Plus qu’aucune autre série turque avant elle (et elles voyagent déjà pas mal !), Kudüs Fatihi Selahaddin Eyyubi est supposée voyager. C’est son but. Elle a été créée pour raconter non seulement ce bout d’Histoire, mais l’histoire que le monde musulman doit retenir de ce bout d’Histoire. Cela signifie très certainement qu’elle ne voyagera pas partout (encore une fois, on imagine mal une série comme elle être achetée par une chaîne française !), mais là où elle ira, croyez-bien que la vente, si ce n’est l’achat de ses droits, prendront un sens particulier.

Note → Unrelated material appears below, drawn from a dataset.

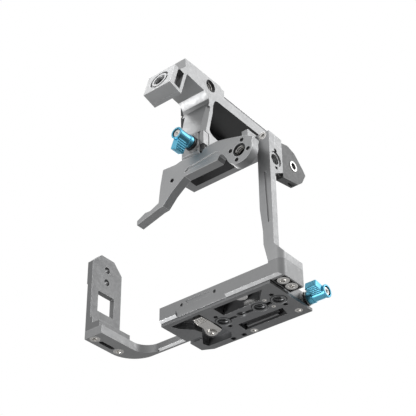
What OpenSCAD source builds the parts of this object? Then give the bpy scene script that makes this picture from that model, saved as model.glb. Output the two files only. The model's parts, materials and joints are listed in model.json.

Kudüs Fatihi Selahaddin Eyyubi s’inscrit dans ce qui est devenu l’une des caractéristiques de la fiction historique turque : depuis le succès mondial de Muhtesem Yüzyil, ces fictions représentent un soft power qui est ouvertement encouragé par le gouvernement d’Erdoğan. En l’occurrence, la production de Kudüs Fatihi Selahaddin Eyyubi elle-même est appuyée par le pouvoir : ses immenses studios de 240 acres (si je sais compter, ça fait autour de 970 000m²), dans lesquels plusieurs villes du Levant ont été reconstituées, devaient apparemment être inaugurés par Recep Tayyip Erdoğan et Imran Khan en mars 2022 (ça ne s’est finalement pas fait parce que… bah, mars 2022). Vous en connaissez beaucoup, vous, des séries capables de faire se déplacer les leaders de deux pays ?

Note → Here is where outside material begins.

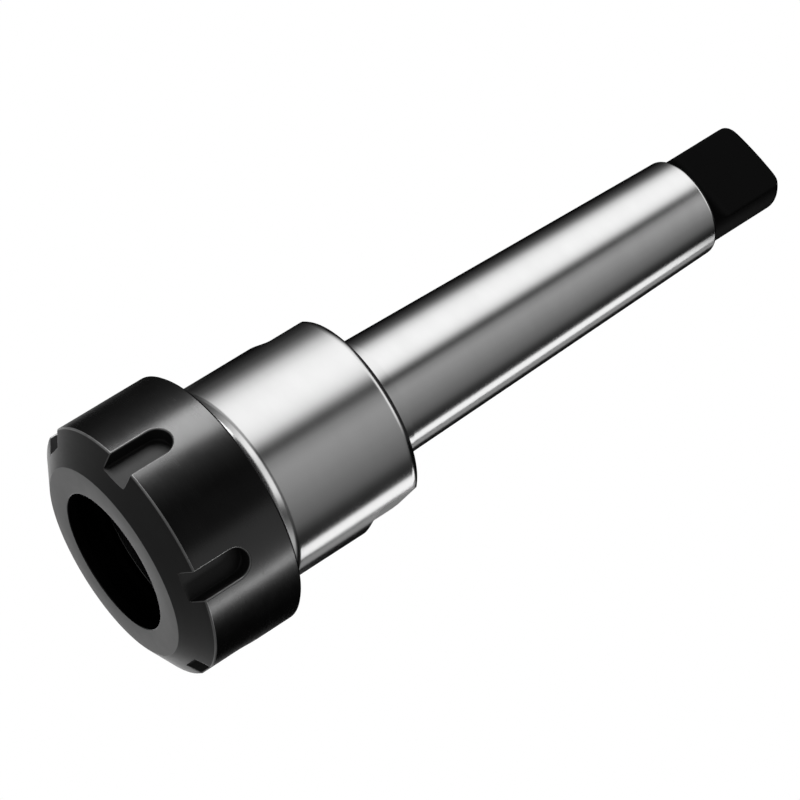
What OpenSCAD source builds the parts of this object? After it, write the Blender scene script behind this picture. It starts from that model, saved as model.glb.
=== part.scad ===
// Collet chuck holder: a Morse taper body and the clamping nut screwed on its nose.
// It stands on the front face of the nut. The origin is the centre of that face,
// and +Z runs along the axis to the tang.

/* [Nose thread] */
// Outside diameter of the thread
thread_d = 40; // [38:0.5:41]
// Pitch of the thread
thread_pitch = 1.5; // [1:0.25:2]
// Running clearance between nut and nose, on the radius
thread_gap = 0.05; // [0.02:0.01:0.1]

/* [Clamping nut] */
// Wall of the nut outside its thread
nut_wall = 5; // [4.5:0.5:8]
// Length of the nut
nut_l = 22.5; // [18:0.5:32]
// Diameter of the flat ring on the front, where the cone starts
front_ring_d = 38.2; // [34:0.2:44]
// Length of the cone between the front ring and the outside
front_cone_l = 3.6; // [1:0.2:6]
// Bevel on the nut's rear edge
nut_rear_bevel = 0.4; // [0.2:0.1:1.5]
// Thickness of the web that presses on the collet
web_l = 8.3; // [7.6:0.1:10]
// Diameter of the opening in the front
opening_d = 27.5; // [24:0.5:30]
// Length of the straight part of the opening
opening_l = 1.9; // [1:0.1:3]
// Length of the cone that bears on the collet
press_cone_l = 4.1; // [3:0.1:4.5]
// Angle of that cone to the axis
press_cone_angle = 30; // [25:1:35]
// Diameter inside the eccentric lip that pulls the collet out
lip_d = 31; // [29:0.2:33]
// Distance of the lip's centre from the axis
lip_offset = 1.2; // [0.4:0.1:1.8]
// Side towards which the lip's centre lies, in degrees from +X
lip_turn = -39; // [-180:1:180]
// Thickness of the lip at its inner edge
lip_l = 1; // [0.4:0.1:1.4]
// Depth to which the lip's hole is bored into the end of the cone
lip_lead = 0.2; // [0.1:0.1:0.4]

/* [Wrench slots in the nut] */
// Number of slots
slot_count = 6; // [4:1:8]
// Width of a slot
slot_w = 5.8; // [4:0.2:8]
// Depth of a slot
slot_depth = 3; // [1.5:0.1:4]
// Distance from the front face to the round end of a slot
slot_l = 14; // [10:0.5:16]
// Turn of the first slot, in degrees from +X
slot_turn = 3; // [-30:1:30]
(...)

Encore une fois, l’efficacité de cette fiction ne doit pas nous faire oublier la plus rudimentaire des précautions critiques lorsqu’il s’agit de fiction internationale, et notamment historique, vu le contexte. On a eu cette conversation mille fois.

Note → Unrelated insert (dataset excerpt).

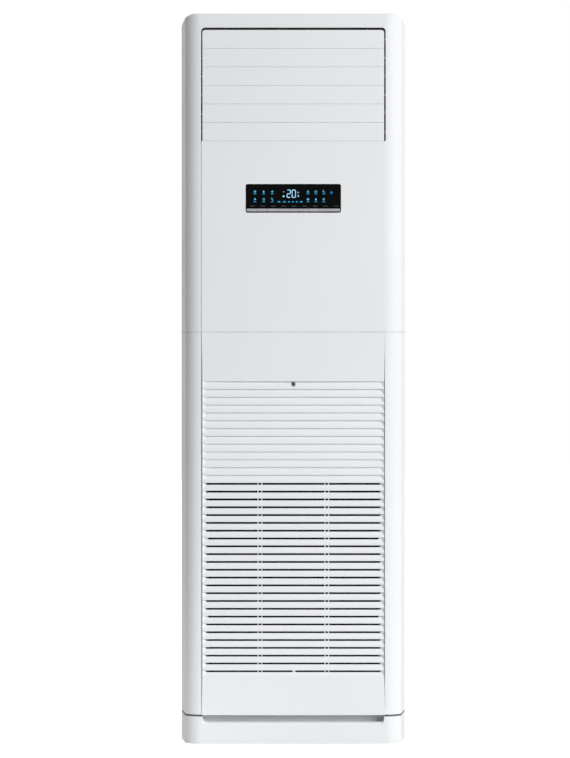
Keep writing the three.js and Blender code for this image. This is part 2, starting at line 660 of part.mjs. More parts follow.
function louvres() {
  for (let i = 0; i < BLADES; i++) louvreBlade(i);
  const [y, top] = crankPin(0);
  const bottom = crankPin(BLADES - 1)[1];
  const half = LINK_WIDTH / 2;
  const bar = roundedBox([y - half, y + half], [bottom - 7, top + 7], half - 0.2, 3);
  const holes = Array.from({ length: BLADES }, (_, i) =>
    rod("x", crankPin(i), LINK_PIN_R + RUN, [0, HALF], 8),
  );
  add("louvre_link_bar", "dark", cut(prism("x", bar, [LINK_X, LINK_X + LINK_THICK]), holes));
  const plate = -CHEEK_X - WALL - SEAT;
  const axis = [BLADE_AXIS_Y, bladeZ(2)];
  const flange = roundedBox([axis[0] - 4, axis[0] + 30], [axis[1] - 24, axis[1] + 24], 3, 2);
  const can = rod("x", [axis[0] + 16, axis[1]], STEPPER_R - 1, [plate - STEPPER_LENGTH, plate - 1], 16);
  add("louvre_motor", "zinc", join(prism("x", flange, [plate - SHEET, plate]), can));
}

const vaneX = (i) => (i - (VANES - 1) / 2) * VANE_PITCH;
const NOTCH_Z = DUCT_FLOOR_TOP + 16;

function vanes() {
  const low = DUCT_FLOOR_TOP + 5;
  const high = DUCT_ROOF - 6;
  const pinY = VANE_PIVOT_Y + VANE_CRANK;
  for (let i = 0; i < VANES; i++) {
    const x = vaneX(i);
    const half = VANE_THICK / 2;
    const leaf = [
      [x, VANE_PIVOT_Y - VANE_FRONT - 1], [x + half, VANE_PIVOT_Y - VANE_FRONT + 2],
      [x + half, VANE_PIVOT_Y + VANE_BACK], [x - half, VANE_PIVOT_Y + VANE_BACK],
      [x - half, VANE_PIVOT_Y - VANE_FRONT + 2],
    ];
    const notch = block(
      [x - 5, x + 5],
      [pinY - NOTCH, VANE_PIVOT_Y + VANE_BACK + 1],
      [NOTCH_Z, NOTCH_Z + NOTCH],
    );
    const stem = rod("z", [x, VANE_PIVOT_Y], VANE_PIN_R, [DUCT_FLOOR - 1, DUCT_ROOF + WALL], 8);
    const pin = rod("z", [x, pinY], LINK_PIN_R, [NOTCH_Z - 2, NOTCH_Z + NOTCH + 2], 6);
    add(`vane_${i + 1}`, "white", join(cut(prism("z", leaf, [low, high]), notch), stem, pin));
  }
  const middle = NOTCH_Z + NOTCH / 2;
  const end = vaneX(VANES - 1) + 7;
  const bar = roundedBox([-end, end], [pinY - 5, pinY + 5], 4, 3);
  const holes = Array.from({ length: VANES }, (_, i) =>
    rod("z", [vaneX(i), pinY], LINK_PIN_R + RUN, [middle - 9, middle + 9], 8),
  );
  const thick = [middle - LINK_THICK / 2, middle + LINK_THICK / 2];
  add("vane_link_bar", "dark", cut(prism("z", bar, thick), holes));
  const x = vaneX(3);
  const floor = DUCT_FLOOR - SEAT;
  const ear = roundedBox([x - 24, x + 24], [VANE_PIVOT_Y - 6, VANE_PIVOT_Y + 22], 3, 2);
  const can = rod("z", [x, VANE_PIVOT_Y + 8], STEPPER_R, [floor - STEPPER_LENGTH, floor - 1], 16);
  const bore = rod("z", [x, VANE_PIVOT_Y], VANE_PIN_R + RUN, [floor - 3, floor + 1], 12);
  add("vane_motor", "zinc", cut(join(prism("z", ear, [floor - SHEET, floor]), can), bore));
}

// The duct is a channel of two cheeks and a bent sheet: a floor, a roof and a back that comes down.
function outletDuct() {
  const bend = (inset) =>
    arc([DUCT_BACK - DUCT_BEND, DUCT_ROOF - DUCT_BEND], [DUCT_BEND + inset, DUCT_BEND + inset], 90, 0, 6);
  const outline = (inset) => [
    [CHEEK_FRONT, DUCT_ROOF + inset],
    ...bend(inset),
    [DUCT_BACK + inset, DUCT_LOW],
    [DUCT_BACK - 90, DUCT_LOW],
    [VANE_PIVOT_Y + 70, DUCT_FLOOR],
    [CHEEK_FRONT, DUCT_FLOOR],
  ];
  const inside = [
    [CHEEK_FRONT - 1, DUCT_ROOF],
    ...bend(0),
    [DUCT_BACK, DUCT_LOW - 1],
    [VANE_PIVOT_Y + 70 - 1, DUCT_LOW - 1],
    [VANE_PIVOT_Y + 70, DUCT_FLOOR_TOP],
    [CHEEK_FRONT - 1, DUCT_FLOOR_TOP],
  ];
  const reach = CHEEK_X + WALL;
  const body = cut(
    prism("x", outline(WALL), [-reach, reach]),
    prism("x", inside, [-CHEEK_X - 0.1, CHEEK_X + 0.1]),
  );
  const bladeHoles = Array.from({ length: BLADES }, (_, i) =>
    rod("x", [BLADE_AXIS_Y, bladeZ(i)], BLADE_PIN_R + RUN, [-HALF, HALF], 8),
  );
  const vaneHoles = Array.from({ length: VANES }, (_, i) =>
    rod("z", [vaneX(i), VANE_PIVOT_Y], VANE_PIN_R + RUN, [DUCT_LOW, HEIGHT], 8),
  );
  add("outlet_duct", "foam", cut(body, bladeHoles, vaneHoles));
}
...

Et puis… si Kudüs Fatihi Selahaddin Eyyubi semble prendre garde à ne pas se montrer trop anhistorique (et c’est heureux pour une série qui se targue d’avoir engagé plusieurs spécialiste en Histoire), que les opportunités de récupération pour le conflit israélo-palestinien moderne sont limitées ; en revanche on ne peut ignorer qu’une partie de sa réception sera nécessairement teintée par le nettoyage ethnique qui a actuellement lieu en Palestine.
Cela rend, je le disais, son sujet d’autant plus sensible en ce moment ; et ça devrait être le cas pour encore un bout de temps, vu qu’un total de 3 saisons est d’ores et déjà prévu.